No início de dezembro, os indianos que vivem no Gujarat, Estado onde nasceu o primeiro-ministro, Narendra Modi, vão às urnas. A disputa será um termômetro das chances do partido governista BJP nas eleições gerais de 2024.

Votações anteriores na Índia foram repletas de desinformação. Agora, as eleições acontecerão sem curadoria do Twitter em inglês ou hindi — nunca houve monitoramento na língua gujarati.

No México e em outros países de língua espanhola, as demissões terão um "tremendo impacto", diz o especialista em mídia social Luis Ángel Hurtado Razo, professor da Universidade Nacional Autônoma do México.

"O Twitter não é a rede mais usada nesses países. Mas, por ser rápido e fácil de compartilhar informações, tornou-se a mais influente na esfera pública.
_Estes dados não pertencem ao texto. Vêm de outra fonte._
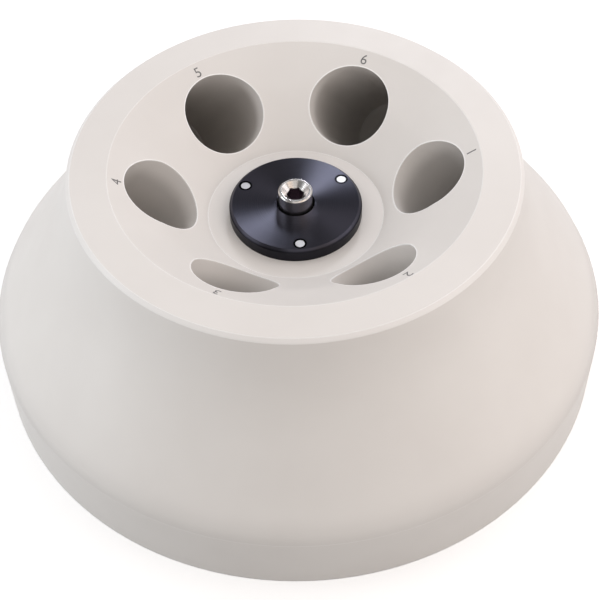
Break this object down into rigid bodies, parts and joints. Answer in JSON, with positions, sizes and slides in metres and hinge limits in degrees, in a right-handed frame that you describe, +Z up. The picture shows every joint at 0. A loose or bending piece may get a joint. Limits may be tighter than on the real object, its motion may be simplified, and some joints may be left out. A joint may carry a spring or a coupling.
{
  "type": "fixed angle rotor",
  "caption": "Fixed angle centrifuge rotor: moulded body with tilted blind bores for conical tubes, dark clamping disc and captive central screw.",
  "frame": {"origin": "centre of the rest ring's plane, on the spin axis", "axes": "+Z up along the spin axis, +X through tube bore 1"},
  "size_m": [0.2296, 0.2296, 0.0894],
  "materials": {
    "body_plastic": "satin moulded polypropylene, warm off-white",
    "dark_anodised": "turned and dark anodised, satin",
    "bare_aluminium": "fine turned",
    "stainless": "turned and polished stainless steel",
    "bronze": "plain turned bronze",
    "spring_steel": "blackened spring steel"
  },
  "bodies": {
    "rotor": {"rotor_body": "body_plastic", "hub_bush": "bare_aluminium", "hub_disc": "dark_anodised", "hub_screws": "stainless", "thrust_washer": "bronze"},
    "clip": {"retaining_clip": "spring_steel"},
    "screw": {"clamp_screw": "stainless"}
  },
  "joints": [
    {"name": "screw_lift", "type": "slide", "parent": "rotor", "child": "clip", "axis": [0, 0, 1], "range_m": [0, 0.0035]},
    {"name": "screw_turn", "type": "hinge", "parent": "clip", "child": "screw", "pos_m": [0, 0, 0.0693], "axis": [0, 0, 1], "continuous": true}
  ]
}
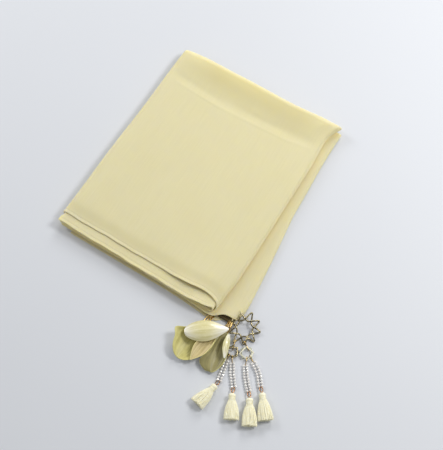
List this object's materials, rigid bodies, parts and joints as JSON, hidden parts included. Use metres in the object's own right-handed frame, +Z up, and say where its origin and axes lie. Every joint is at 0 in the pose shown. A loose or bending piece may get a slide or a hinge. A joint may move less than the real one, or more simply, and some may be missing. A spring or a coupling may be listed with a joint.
{
  "type": "folded hijab with a flower and tassel ornament",
  "caption": "Pale yellow crepe hijab folded into a flat packet, with a flower, wire stars, bead strands and tassels sewn to one corner.",
  "frame": {"origin": "on the table, under the middle of the folded packet", "axes": "+Z up; +Y along the packet's long edge, away from the ornament; +X along its short edge, towards the side where the laps' folds show"},
  "size_m": [0.2793, 0.3197, 0.0147],
  "materials": {
    "crepe": "matte crepe with a slight sheen",
    "pearl_petal": "pearl leatherette, satin",
    "gold_wire": "polished gold plate",
    "sewing_thread": "matte thread",
    "clear_bead": "faceted, glossy",
    "tassel_yarn": "silky yarn"
  },
  "bodies": {
    "root": {"top_lap": "crepe", "second_lap": "crepe", "under_lap": "crepe", "packed_layers": "crepe", "petal_top": "pearl_petal", "petal_left": "pearl_petal", "petal_middle": "pearl_petal", "petal_right": "pearl_petal", "petal_side": "pearl_petal", "stem_left": "gold_wire", "stem_right": "gold_wire", "star_ring": "gold_wire", "small_star_1": "gold_wire", "small_star_2": "gold_wire", "link_ring_1": "gold_wire", "link_ring_2": "gold_wire", "link_strand_1": "gold_wire", "link_strand_2": "gold_wire", "link_strand_3": "gold_wire", "link_strand_4": "gold_wire", "link_tassel_1": "gold_wire", "link_tassel_2": "gold_wire", "link_tassel_3": "gold_wire", "link_tassel_4": "gold_wire", "sewn_loop": "sewing_thread", "bead_strand_1": "clear_bead", "bead_strand_2": "clear_bead", "bead_strand_3": "clear_bead", "bead_strand_4": "clear_bead", "tassel_1": "tassel_yarn", "tassel_2": "tassel_yarn", "tassel_3": "tassel_yarn", "tassel_4": "tassel_yarn"}
  },
  "joints": []
}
A desinformação se espalha do Twitter para outras plataformas", diz Hurtado Razo.

Ele diz que no México, por exemplo, não há agências de verificação de fatos suficientes e, sem o trabalho da própria rede, notícias falsas podem ter grande alcance na plataforma.

        'Só o mínimo'

Diferentes locais e idiomas têm problemas distintos. Em árabe, os trending topics são afetados por uma enorme quantidade de spam. As equipes de monitoramento trabalhavam em um projeto para encontrar soluções para o problema. Não se sabe se o projeto vai continuar.

O único escritório do Twitter na África estava em Gana. Inaugurado só no ano passado, a empresa dizia que tinha o objetivo de estar mais presentes nas conversas do continente. Agora, quase todos os funcionários foram demitidos.

"O Twitter fez o mínimo necessário quando se trata da África Subsaariana", diz Rosemary Ajayi, fundadora do Digital Africa Research Lab. "O foco está no hemisfério norte. Há atores manipulando a plataforma [na África] há vários anos, muita violência e muita desinformação."